● **Material shown**:
□ □ □ □ □
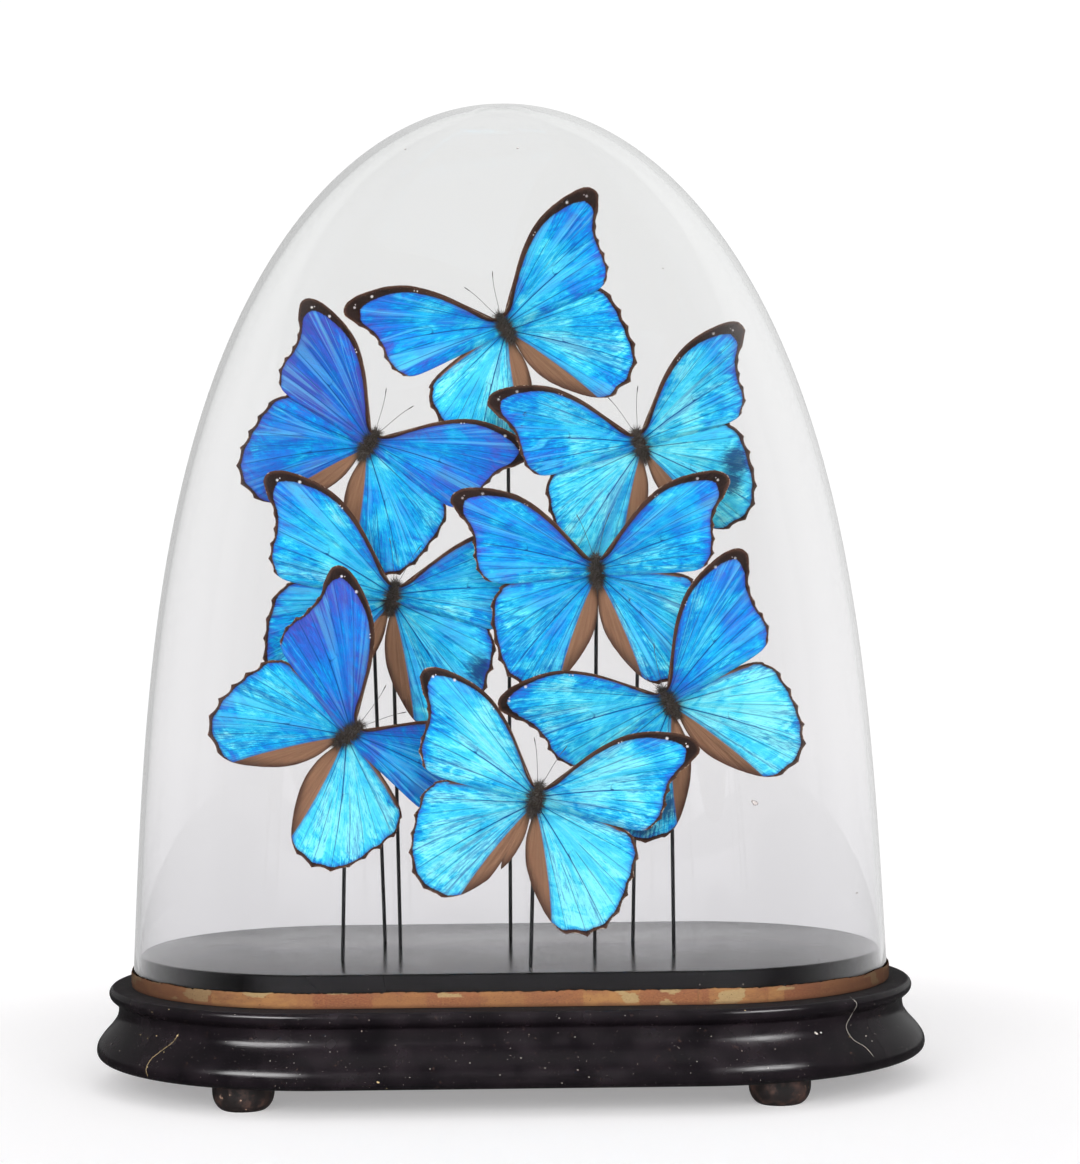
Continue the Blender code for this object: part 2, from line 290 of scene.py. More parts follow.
□ □ □ □ □
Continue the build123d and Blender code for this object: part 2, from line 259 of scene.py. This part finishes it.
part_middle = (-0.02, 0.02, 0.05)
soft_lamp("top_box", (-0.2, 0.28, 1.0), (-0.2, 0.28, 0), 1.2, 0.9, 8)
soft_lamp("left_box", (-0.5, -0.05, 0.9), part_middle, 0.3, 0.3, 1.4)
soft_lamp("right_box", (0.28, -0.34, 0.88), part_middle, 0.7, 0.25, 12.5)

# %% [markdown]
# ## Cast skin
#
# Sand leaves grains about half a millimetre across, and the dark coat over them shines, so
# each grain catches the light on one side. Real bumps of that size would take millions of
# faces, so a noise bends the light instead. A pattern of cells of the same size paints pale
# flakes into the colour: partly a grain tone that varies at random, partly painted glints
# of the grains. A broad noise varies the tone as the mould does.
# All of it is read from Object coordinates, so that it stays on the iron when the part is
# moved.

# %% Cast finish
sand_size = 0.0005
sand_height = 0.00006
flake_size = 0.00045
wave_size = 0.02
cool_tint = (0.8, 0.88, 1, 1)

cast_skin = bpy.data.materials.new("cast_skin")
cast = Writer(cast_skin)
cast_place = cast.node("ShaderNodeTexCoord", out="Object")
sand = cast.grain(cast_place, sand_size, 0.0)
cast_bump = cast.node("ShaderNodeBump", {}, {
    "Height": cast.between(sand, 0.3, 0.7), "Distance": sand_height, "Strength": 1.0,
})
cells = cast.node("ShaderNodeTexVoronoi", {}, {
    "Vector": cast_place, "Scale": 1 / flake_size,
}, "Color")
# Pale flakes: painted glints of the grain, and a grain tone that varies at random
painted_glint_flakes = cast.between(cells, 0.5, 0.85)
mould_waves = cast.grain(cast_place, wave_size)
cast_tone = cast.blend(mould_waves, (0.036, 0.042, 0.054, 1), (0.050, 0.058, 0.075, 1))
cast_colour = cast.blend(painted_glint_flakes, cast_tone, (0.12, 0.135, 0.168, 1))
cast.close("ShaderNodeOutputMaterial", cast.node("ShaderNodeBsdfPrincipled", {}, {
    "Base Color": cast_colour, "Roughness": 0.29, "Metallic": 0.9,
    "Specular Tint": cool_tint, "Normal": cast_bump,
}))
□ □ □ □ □
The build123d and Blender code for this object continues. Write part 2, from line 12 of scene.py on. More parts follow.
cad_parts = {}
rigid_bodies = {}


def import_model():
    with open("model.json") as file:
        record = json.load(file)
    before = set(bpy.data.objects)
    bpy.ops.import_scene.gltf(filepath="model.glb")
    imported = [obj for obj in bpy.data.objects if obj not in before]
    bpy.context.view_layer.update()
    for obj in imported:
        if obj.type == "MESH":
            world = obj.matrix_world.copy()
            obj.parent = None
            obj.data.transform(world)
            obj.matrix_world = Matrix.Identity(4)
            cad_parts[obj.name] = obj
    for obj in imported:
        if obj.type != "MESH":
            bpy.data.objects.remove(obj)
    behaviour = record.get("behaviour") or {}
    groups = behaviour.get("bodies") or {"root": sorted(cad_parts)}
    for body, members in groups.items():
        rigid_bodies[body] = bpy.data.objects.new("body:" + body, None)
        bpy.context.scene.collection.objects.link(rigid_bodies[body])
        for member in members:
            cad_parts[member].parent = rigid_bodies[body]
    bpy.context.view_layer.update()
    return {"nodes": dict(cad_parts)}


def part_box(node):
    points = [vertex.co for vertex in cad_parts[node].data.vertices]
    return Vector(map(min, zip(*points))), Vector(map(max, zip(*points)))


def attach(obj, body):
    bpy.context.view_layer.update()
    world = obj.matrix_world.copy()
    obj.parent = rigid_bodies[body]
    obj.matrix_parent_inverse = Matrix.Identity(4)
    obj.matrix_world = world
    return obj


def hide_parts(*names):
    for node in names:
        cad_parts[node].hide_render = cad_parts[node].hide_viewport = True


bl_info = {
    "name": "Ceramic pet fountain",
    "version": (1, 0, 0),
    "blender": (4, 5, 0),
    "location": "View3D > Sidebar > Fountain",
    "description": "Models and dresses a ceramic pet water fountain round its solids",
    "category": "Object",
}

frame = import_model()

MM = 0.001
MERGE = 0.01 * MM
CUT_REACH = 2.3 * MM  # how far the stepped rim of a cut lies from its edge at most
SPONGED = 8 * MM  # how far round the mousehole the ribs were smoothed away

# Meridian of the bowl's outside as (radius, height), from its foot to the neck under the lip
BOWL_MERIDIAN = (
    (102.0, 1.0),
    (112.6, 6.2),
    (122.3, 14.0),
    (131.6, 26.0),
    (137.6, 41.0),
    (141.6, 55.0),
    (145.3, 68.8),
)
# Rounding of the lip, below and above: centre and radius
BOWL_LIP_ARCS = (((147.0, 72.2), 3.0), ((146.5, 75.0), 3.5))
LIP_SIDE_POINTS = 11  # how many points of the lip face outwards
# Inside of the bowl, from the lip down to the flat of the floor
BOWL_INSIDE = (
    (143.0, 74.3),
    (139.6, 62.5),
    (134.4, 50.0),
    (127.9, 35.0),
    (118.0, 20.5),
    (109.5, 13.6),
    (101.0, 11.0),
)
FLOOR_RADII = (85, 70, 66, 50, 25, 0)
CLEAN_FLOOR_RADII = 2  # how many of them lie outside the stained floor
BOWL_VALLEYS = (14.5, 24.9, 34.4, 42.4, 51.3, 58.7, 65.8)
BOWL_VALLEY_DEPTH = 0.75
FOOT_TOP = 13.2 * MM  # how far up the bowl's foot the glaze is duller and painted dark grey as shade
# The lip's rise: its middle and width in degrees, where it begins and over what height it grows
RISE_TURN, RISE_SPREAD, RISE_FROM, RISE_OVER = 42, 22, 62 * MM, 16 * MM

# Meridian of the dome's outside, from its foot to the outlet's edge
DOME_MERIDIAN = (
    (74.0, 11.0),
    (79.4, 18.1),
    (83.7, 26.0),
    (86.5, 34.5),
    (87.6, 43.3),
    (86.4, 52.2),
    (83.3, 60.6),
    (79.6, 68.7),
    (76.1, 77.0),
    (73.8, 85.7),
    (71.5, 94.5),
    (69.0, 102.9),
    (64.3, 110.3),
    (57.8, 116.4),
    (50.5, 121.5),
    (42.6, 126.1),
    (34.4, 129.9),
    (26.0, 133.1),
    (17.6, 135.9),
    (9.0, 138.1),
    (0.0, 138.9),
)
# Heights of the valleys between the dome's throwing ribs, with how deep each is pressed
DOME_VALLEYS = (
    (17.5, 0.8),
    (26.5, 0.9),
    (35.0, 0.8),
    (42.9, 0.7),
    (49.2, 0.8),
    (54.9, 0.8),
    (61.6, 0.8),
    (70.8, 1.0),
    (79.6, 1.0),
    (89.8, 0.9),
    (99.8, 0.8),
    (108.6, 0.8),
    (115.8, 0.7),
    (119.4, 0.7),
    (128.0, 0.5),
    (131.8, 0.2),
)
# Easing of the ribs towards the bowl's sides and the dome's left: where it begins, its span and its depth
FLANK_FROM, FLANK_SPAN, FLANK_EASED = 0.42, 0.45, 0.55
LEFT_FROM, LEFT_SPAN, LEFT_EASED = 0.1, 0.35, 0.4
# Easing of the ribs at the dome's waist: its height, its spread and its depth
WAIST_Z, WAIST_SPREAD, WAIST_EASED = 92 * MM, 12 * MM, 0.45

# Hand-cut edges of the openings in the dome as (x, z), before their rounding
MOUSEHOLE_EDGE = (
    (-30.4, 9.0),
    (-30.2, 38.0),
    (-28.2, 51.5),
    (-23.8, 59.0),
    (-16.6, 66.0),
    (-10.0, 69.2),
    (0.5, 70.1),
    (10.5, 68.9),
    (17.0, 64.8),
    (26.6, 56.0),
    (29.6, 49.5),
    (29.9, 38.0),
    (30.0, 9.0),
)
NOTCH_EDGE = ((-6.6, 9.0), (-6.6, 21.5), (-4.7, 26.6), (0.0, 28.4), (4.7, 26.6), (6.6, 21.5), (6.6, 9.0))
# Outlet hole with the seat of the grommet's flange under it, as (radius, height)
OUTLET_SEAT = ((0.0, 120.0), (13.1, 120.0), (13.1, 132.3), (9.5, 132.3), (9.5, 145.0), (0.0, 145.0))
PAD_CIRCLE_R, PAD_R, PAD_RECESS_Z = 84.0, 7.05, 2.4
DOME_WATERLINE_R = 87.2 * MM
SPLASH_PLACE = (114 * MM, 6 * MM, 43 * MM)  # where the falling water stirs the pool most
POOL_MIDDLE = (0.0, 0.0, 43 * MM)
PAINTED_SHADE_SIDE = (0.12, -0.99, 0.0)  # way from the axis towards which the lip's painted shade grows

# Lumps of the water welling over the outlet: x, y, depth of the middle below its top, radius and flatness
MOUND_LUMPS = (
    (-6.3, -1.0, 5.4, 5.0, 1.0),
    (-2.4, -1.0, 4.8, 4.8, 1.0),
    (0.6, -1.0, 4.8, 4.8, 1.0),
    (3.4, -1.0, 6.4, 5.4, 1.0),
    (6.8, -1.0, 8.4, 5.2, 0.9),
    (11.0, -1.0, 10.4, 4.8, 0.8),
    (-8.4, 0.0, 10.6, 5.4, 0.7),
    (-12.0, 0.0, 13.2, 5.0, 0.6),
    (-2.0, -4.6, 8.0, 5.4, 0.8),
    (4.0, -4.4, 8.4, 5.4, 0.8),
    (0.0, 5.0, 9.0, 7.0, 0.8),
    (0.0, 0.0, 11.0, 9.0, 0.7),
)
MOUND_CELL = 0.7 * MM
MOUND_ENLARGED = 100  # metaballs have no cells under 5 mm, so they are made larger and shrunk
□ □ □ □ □
● **Problem to work on**: Output, from the data above, the lines from the line with "for member in" to the line with "points = [vertex.co" exactly as they stand, both ends included and nothing else.

● **Exercise output**:
        for member in members:
            cad_parts[member].parent = rigid_bodies[body]
    bpy.context.view_layer.update()
    return {"nodes": dict(cad_parts)}


def part_box(node):
    points = [vertex.co for vertex in cad_parts[node].data.vertices]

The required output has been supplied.